Adam's fascination with human conflict creates a link between the observable behaviour of those affected with the virus and mankind themselves. He observed humans as being hateful (the androids repeating this with their unjustified ostracisation of all Popola and Devola units due to the deaths of their creators and the failure of Project Gestalt), with Adam's own death at the hands of 2B being one of great pleasure: Eros and Thanatos are one in the same, our base desires are to have sex and kill. This grim truth is also reflected in Endings A and B when 2B strangles 9S in a very erotic manner, the two primal urges being intertwined for mankind.


Following the death of 2B, the only person capable of standing against the cruel nothingness was A2. Despite losing her faith in YoRHa, she still resolves to wipe out all machine life forms, however, this stemmed from a desire for revenge rather than doctrine. This changes once she meets Pascal and his peaceful village. Whether or not her aiding them stemmed from 2B's memories or simply Pascal's open pacifism, her growing beyond her anger was still determined by the influence of others. Nietzsche's concept of the "will to power" explained how people seek to exercise their authority and prove their individual existence, that one can do so through violence or through aid, with the latter being the preferable option making the former a sign of weakness. The final confrontation of Endings C and D have 9S and A2 embody these opposing wills. A2 learnt to forgive, her heart warmed, whilst 9S became consumed by hatred (while he had given up on finding meaning, there was still an innate desire to destroy and exert his own power). In her ending, she saves 9S from the logic virus and finally sees just how beautiful the world is (making her the closest thing the game has to an übermensch). In his ending, he finally lets go of his spite and nihilism after Adam beckons for him to join them. The two androids are later rebuilt alongside 2B by Pod 042 and Pod 153 who reject their directive and choose their own paths after being inspired by the actions of both the three androids and the player themselves whom Pod 042 directly references during the credits of Ending E. Their individuality came about due to causality, a result of the actions of others.
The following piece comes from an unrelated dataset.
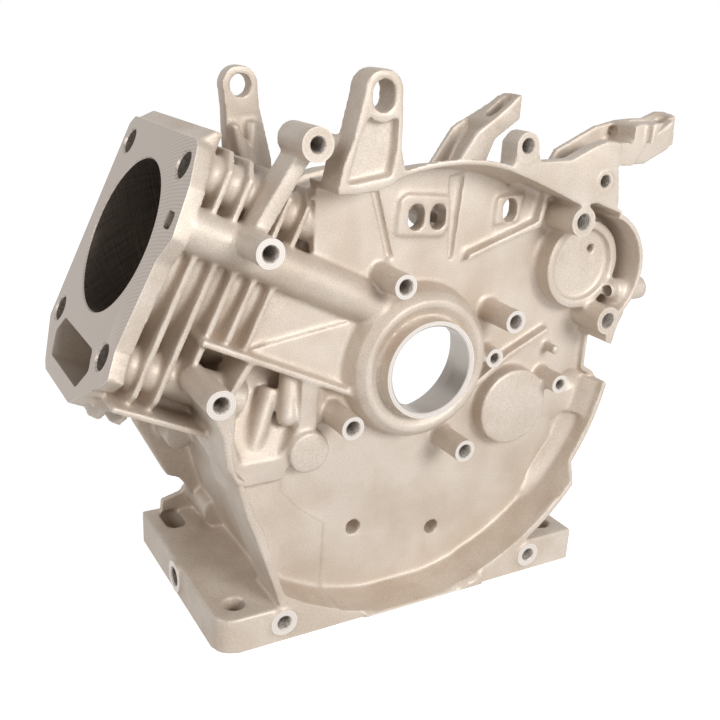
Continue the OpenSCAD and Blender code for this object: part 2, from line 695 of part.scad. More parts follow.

To obtain the final ending, the player and two pods must defeat the names of the game's creators, literally killing the gods of NieR: Automata. This would not be the first time that the franchise referred to humans as "gods," with the ending of the original Drakengard having Angelus wonder if modern day Tokyo was "the land of the gods." While beating the credits may seem to be an impossible task, the player can be helped by strangers across the world, with the player being given the choice to sacrifice their save data if it meant helping a single stranger kill the gods themselves. When your reason for living no longer exists, you must adapt, and one can do so much easier with the help of others. 2B and A2 may have been created with the same personality type, but their experiences and the people around them shaped them into their own unique selves. The true übermensch rises above moral and existential nihilism by exercising their will to power through kindness. When faced with the cruel uncaring universe, one can choose to do good unto others and determine that they do not lose themselves. For while to err is to human, to forgive is divine, and there is no need for gods in a world where we are gods to ourselves and each other.

9S: Mutual understanding without a network sounds tough.
2B: True. But it also seems kind of fun.